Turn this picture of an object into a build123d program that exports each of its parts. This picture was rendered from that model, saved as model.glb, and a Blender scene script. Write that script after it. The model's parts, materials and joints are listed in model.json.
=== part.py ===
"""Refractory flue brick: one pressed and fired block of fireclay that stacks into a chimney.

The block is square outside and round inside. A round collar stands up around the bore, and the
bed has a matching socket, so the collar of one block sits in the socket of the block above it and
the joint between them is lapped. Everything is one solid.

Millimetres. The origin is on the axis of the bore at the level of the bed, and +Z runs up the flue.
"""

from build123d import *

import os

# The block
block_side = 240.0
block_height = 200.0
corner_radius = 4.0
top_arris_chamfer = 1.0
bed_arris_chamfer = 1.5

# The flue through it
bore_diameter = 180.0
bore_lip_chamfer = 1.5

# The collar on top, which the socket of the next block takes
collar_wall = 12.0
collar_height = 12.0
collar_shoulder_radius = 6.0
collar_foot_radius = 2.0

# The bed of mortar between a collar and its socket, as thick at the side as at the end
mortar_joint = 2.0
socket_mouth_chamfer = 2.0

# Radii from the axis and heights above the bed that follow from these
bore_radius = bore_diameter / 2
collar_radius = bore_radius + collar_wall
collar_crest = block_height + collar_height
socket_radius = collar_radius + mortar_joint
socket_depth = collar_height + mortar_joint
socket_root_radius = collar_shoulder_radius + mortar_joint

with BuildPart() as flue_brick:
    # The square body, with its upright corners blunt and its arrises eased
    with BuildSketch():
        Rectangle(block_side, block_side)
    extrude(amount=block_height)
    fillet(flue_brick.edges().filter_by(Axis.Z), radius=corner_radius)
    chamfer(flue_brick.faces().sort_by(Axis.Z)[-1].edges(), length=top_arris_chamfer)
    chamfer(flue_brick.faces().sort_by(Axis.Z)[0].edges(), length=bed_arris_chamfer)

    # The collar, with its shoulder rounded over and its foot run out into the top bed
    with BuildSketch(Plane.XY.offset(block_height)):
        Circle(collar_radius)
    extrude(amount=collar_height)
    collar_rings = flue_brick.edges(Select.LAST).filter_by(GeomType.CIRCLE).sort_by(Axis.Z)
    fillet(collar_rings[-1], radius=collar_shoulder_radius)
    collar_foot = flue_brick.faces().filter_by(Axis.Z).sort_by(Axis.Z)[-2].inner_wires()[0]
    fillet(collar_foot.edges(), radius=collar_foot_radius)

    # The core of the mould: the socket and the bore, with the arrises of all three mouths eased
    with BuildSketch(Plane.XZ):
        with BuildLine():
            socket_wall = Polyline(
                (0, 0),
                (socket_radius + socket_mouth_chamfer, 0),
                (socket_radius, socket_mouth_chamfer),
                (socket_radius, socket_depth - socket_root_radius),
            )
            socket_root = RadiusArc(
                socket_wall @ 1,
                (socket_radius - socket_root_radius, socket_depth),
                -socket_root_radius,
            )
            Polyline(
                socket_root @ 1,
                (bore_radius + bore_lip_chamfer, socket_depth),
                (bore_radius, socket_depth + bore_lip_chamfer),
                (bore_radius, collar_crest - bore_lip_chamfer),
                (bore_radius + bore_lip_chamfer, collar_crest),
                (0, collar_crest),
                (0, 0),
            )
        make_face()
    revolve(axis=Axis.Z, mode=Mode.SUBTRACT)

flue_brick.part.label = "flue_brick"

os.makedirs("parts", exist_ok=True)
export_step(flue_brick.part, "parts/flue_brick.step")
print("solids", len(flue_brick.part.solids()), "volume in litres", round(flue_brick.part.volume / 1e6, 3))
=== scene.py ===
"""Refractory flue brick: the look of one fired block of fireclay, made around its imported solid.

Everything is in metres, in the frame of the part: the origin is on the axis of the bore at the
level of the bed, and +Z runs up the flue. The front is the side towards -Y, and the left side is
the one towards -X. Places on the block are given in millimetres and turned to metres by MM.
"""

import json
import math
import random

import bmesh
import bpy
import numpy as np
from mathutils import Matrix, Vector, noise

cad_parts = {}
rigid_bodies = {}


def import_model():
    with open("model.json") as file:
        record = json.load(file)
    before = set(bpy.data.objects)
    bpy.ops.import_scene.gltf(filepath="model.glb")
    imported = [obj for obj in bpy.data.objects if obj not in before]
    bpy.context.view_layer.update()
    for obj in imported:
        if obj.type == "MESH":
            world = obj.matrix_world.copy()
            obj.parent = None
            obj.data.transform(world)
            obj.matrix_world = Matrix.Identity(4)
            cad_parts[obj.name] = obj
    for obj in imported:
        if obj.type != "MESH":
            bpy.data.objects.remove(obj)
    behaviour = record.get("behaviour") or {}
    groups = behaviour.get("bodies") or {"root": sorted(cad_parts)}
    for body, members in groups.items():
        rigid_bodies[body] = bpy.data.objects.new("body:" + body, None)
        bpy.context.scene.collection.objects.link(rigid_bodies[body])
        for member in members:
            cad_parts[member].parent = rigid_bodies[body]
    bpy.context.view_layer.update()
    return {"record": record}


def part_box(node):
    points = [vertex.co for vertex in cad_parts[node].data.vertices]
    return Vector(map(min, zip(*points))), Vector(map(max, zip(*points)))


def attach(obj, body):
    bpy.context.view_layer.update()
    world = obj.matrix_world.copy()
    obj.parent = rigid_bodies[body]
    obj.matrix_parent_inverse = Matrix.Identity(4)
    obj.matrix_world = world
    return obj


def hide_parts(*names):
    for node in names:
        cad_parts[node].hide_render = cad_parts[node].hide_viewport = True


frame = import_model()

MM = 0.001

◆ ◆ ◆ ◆

■ Work to be completed
From the line with "revolve(axis=Axis.Z, mode=Mode.SUBTRACT)" through the line with "before = set(bpy.data.objects)", repeat every line exactly, both ends included, and nothing outside that range.

■ Result for this exercise
    revolve(axis=Axis.Z, mode=Mode.SUBTRACT)

flue_brick.part.label = "flue_brick"

os.makedirs("parts", exist_ok=True)
export_step(flue_brick.part, "parts/flue_brick.step")
print("solids", len(flue_brick.part.solids()), "volume in litres", round(flue_brick.part.volume / 1e6, 3))
=== scene.py ===
"""Refractory flue brick: the look of one fired block of fireclay, made around its imported solid.

Everything is in metres, in the frame of the part: the origin is on the axis of the bore at the
level of the bed, and +Z runs up the flue. The front is the side towards -Y, and the left side is
the one towards -X. Places on the block are given in millimetres and turned to metres by MM.
"""

import json
import math
import random

import bmesh
import bpy
import numpy as np
from mathutils import Matrix, Vector, noise

cad_parts = {}
rigid_bodies = {}


def import_model():
    with open("model.json") as file:
        record = json.load(file)
    before = set(bpy.data.objects)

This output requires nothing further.